SHORT EXERCISE |
Print the first line of the material below and each line after it, exactly as written, ending with the line that contains "0, bar_z)), [ring])".

[Begin DATASET RECORDS]

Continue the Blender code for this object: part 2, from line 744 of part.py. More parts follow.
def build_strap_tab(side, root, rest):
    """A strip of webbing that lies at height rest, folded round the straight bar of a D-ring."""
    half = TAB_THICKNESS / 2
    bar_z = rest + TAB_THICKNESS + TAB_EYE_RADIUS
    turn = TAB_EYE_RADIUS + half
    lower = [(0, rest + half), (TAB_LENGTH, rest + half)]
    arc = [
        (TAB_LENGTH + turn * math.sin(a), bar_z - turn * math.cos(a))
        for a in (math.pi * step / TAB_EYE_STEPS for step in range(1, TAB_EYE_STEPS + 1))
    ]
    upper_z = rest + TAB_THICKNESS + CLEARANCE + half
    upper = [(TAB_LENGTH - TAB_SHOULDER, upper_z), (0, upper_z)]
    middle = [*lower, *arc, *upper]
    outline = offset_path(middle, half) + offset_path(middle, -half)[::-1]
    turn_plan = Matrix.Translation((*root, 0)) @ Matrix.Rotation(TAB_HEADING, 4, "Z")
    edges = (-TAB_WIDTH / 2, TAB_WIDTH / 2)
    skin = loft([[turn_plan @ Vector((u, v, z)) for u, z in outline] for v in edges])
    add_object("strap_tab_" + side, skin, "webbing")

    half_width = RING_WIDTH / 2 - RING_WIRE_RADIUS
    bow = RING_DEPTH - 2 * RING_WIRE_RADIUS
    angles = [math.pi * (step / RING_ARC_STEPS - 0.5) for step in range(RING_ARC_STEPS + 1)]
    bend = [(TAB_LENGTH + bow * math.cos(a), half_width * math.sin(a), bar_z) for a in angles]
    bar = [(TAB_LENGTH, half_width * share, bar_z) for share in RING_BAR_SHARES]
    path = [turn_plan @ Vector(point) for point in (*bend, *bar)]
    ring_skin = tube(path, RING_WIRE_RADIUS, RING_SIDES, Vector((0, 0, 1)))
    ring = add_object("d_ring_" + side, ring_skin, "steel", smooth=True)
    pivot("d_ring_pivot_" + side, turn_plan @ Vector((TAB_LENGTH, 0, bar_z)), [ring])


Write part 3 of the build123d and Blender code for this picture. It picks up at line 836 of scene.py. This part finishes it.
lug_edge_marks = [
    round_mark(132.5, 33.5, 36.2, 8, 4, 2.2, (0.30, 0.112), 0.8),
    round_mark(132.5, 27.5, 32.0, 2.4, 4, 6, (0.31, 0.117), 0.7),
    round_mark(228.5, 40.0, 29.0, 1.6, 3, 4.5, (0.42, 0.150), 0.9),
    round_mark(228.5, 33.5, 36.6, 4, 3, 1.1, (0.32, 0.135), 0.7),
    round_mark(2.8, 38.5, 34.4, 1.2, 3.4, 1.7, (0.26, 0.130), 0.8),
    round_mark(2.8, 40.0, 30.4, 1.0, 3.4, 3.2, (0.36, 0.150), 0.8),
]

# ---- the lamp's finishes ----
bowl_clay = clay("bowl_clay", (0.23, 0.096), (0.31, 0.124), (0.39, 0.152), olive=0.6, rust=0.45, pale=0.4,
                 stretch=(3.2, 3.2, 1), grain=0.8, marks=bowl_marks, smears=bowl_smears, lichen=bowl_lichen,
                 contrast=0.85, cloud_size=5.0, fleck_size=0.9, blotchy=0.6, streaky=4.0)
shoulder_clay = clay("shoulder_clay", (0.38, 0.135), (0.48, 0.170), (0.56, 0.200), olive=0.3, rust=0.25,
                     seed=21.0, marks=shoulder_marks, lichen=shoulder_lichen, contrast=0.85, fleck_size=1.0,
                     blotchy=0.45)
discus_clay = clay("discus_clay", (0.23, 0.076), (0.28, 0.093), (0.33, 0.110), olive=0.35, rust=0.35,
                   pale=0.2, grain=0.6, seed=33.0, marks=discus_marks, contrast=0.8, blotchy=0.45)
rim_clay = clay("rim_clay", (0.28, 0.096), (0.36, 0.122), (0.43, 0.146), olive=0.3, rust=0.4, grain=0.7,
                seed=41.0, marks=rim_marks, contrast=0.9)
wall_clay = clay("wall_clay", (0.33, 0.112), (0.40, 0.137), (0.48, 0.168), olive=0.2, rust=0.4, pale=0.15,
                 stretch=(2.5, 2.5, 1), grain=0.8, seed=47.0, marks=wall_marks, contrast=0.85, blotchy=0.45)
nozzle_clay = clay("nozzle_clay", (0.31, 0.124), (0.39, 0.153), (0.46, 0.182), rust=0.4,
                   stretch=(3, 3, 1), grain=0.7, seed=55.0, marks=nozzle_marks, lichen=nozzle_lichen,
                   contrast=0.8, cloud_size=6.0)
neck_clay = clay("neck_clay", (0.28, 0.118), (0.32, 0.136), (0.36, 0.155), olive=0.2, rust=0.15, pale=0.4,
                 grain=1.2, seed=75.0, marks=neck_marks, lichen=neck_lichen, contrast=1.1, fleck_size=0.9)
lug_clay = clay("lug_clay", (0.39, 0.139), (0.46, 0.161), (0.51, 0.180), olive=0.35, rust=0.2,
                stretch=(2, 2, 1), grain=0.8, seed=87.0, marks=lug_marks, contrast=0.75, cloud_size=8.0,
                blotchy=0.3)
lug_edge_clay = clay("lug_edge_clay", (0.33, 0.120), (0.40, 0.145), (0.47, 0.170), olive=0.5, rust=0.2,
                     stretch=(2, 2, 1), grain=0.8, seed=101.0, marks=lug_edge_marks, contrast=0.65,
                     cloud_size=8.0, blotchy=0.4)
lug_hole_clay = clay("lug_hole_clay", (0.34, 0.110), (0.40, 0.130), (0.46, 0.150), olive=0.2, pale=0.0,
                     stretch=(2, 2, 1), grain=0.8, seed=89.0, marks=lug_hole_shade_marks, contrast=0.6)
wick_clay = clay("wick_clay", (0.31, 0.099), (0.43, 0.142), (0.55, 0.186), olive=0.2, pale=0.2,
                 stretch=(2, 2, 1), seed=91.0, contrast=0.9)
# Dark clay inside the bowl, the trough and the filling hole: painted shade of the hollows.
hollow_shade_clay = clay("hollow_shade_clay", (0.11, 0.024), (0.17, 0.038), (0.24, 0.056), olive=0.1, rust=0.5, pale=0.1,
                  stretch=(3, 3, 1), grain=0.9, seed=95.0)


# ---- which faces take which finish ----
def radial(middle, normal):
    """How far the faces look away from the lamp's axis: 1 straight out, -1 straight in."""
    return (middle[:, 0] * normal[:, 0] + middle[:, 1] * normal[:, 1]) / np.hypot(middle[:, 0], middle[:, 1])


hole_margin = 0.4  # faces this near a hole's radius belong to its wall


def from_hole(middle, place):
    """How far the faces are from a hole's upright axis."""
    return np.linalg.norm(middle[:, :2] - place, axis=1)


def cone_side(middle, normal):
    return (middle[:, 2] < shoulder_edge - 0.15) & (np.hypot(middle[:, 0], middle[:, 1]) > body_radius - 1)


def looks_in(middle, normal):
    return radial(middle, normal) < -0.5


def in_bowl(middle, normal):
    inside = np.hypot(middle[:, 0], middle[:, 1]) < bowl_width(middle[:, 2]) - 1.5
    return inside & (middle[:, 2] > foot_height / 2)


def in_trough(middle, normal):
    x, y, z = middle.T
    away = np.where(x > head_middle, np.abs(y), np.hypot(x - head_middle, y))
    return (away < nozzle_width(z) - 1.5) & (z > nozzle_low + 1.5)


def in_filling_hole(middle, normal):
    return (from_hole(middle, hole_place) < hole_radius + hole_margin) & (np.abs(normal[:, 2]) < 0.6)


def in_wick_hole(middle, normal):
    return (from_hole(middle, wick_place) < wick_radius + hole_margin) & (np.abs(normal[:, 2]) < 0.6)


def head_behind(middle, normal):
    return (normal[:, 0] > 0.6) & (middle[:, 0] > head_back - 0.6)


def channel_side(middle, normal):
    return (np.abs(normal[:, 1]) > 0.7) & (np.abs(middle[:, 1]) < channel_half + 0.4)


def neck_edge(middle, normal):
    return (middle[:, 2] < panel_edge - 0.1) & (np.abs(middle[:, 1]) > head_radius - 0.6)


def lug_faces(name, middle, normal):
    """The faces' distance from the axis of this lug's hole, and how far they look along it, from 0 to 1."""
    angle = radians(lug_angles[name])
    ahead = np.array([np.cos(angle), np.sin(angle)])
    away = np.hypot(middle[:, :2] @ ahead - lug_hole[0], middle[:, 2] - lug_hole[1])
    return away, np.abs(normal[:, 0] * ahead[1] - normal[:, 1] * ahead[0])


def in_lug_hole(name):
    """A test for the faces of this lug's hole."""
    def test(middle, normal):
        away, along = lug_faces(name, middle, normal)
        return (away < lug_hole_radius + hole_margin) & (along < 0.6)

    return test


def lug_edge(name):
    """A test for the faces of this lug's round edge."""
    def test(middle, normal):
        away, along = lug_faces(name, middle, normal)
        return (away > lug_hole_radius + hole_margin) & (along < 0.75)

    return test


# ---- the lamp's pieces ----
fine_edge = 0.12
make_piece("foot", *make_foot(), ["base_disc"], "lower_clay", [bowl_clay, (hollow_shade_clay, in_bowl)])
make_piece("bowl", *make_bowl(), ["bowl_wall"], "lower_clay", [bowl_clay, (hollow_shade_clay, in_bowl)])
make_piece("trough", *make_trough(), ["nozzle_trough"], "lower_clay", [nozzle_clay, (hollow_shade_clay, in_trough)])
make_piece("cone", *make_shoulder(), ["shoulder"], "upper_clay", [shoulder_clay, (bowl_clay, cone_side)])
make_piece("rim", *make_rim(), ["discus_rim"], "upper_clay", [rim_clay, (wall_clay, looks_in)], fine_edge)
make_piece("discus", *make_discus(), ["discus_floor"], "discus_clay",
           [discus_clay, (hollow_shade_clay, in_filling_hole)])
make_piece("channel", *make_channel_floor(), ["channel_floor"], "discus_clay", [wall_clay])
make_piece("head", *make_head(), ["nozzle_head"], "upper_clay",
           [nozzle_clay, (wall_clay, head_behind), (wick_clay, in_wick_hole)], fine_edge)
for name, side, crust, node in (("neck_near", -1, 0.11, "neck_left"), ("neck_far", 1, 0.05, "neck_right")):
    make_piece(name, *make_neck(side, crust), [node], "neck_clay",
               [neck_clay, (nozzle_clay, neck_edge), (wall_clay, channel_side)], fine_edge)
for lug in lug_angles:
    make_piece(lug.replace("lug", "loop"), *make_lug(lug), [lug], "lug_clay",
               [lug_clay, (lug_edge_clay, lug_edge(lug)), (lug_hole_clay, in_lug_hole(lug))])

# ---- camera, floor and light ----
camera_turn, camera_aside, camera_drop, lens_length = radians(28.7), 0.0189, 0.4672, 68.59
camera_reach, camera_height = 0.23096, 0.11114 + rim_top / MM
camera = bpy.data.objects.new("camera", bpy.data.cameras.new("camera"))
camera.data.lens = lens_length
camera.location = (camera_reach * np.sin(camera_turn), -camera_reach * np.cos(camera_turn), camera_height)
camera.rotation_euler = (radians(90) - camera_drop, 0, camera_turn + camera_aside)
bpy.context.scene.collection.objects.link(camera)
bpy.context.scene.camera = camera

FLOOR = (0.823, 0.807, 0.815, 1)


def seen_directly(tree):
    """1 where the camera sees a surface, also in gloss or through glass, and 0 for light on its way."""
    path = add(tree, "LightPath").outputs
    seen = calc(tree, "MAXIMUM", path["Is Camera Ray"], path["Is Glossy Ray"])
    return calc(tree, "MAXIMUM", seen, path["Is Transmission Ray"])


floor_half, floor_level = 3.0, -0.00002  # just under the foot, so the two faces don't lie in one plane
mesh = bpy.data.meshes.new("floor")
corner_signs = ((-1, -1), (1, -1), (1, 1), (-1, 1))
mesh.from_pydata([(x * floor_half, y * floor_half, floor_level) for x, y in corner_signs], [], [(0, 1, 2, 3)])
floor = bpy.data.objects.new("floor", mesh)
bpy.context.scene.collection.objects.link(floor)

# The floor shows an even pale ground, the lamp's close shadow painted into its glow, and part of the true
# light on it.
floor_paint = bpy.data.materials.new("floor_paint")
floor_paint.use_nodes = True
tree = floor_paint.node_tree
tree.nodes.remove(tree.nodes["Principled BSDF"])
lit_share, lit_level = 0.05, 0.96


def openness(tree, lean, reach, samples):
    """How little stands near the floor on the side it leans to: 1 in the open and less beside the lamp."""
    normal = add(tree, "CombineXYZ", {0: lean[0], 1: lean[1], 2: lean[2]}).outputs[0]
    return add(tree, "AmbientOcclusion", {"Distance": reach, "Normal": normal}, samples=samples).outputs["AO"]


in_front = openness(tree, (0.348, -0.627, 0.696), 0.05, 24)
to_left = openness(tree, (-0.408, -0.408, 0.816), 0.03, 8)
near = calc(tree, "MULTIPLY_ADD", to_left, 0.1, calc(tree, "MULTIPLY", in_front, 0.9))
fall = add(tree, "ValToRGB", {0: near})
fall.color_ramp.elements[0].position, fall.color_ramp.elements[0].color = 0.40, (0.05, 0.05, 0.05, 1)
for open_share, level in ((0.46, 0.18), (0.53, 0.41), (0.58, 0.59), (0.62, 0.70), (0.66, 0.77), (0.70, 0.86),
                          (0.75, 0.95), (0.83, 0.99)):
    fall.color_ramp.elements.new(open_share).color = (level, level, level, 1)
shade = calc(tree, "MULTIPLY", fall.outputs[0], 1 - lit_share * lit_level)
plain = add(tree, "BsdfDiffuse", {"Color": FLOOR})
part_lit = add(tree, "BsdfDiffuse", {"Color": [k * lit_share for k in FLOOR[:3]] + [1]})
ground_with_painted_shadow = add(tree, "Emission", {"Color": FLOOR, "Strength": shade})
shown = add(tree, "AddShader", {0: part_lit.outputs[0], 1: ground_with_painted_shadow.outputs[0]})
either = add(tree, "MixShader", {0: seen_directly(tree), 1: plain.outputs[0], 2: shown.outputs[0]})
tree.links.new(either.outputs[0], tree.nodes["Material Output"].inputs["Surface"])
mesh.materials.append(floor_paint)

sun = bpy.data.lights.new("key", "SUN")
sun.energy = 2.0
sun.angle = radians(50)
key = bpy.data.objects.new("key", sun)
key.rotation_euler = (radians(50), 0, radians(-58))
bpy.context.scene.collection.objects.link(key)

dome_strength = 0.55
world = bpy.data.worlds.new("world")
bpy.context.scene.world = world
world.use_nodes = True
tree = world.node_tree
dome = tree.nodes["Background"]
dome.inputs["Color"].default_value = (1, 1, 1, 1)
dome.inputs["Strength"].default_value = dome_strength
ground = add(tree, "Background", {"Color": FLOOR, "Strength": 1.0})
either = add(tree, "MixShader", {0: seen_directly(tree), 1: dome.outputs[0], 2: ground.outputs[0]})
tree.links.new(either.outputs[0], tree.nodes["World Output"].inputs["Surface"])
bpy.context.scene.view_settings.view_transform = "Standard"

[End DATASET RECORDS]

RESULT OF THIS EXERCISE |
Continue the Blender code for this object: part 2, from line 744 of part.py. More parts follow.
def build_strap_tab(side, root, rest):
    """A strip of webbing that lies at height rest, folded round the straight bar of a D-ring."""
    half = TAB_THICKNESS / 2
    bar_z = rest + TAB_THICKNESS + TAB_EYE_RADIUS
    turn = TAB_EYE_RADIUS + half
    lower = [(0, rest + half), (TAB_LENGTH, rest + half)]
    arc = [
        (TAB_LENGTH + turn * math.sin(a), bar_z - turn * math.cos(a))
        for a in (math.pi * step / TAB_EYE_STEPS for step in range(1, TAB_EYE_STEPS + 1))
    ]
    upper_z = rest + TAB_THICKNESS + CLEARANCE + half
    upper = [(TAB_LENGTH - TAB_SHOULDER, upper_z), (0, upper_z)]
    middle = [*lower, *arc, *upper]
    outline = offset_path(middle, half) + offset_path(middle, -half)[::-1]
    turn_plan = Matrix.Translation((*root, 0)) @ Matrix.Rotation(TAB_HEADING, 4, "Z")
    edges = (-TAB_WIDTH / 2, TAB_WIDTH / 2)
    skin = loft([[turn_plan @ Vector((u, v, z)) for u, z in outline] for v in edges])
    add_object("strap_tab_" + side, skin, "webbing")

    half_width = RING_WIDTH / 2 - RING_WIRE_RADIUS
    bow = RING_DEPTH - 2 * RING_WIRE_RADIUS
    angles = [math.pi * (step / RING_ARC_STEPS - 0.5) for step in range(RING_ARC_STEPS + 1)]
    bend = [(TAB_LENGTH + bow * math.cos(a), half_width * math.sin(a), bar_z) for a in angles]
    bar = [(TAB_LENGTH, half_width * share, bar_z) for share in RING_BAR_SHARES]
    path = [turn_plan @ Vector(point) for point in (*bend, *bar)]
    ring_skin = tube(path, RING_WIRE_RADIUS, RING_SIDES, Vector((0, 0, 1)))
    ring = add_object("d_ring_" + side, ring_skin, "steel", smooth=True)
    pivot("d_ring_pivot_" + side, turn_plan @ Vector((TAB_LENGTH, 0, bar_z)), [ring])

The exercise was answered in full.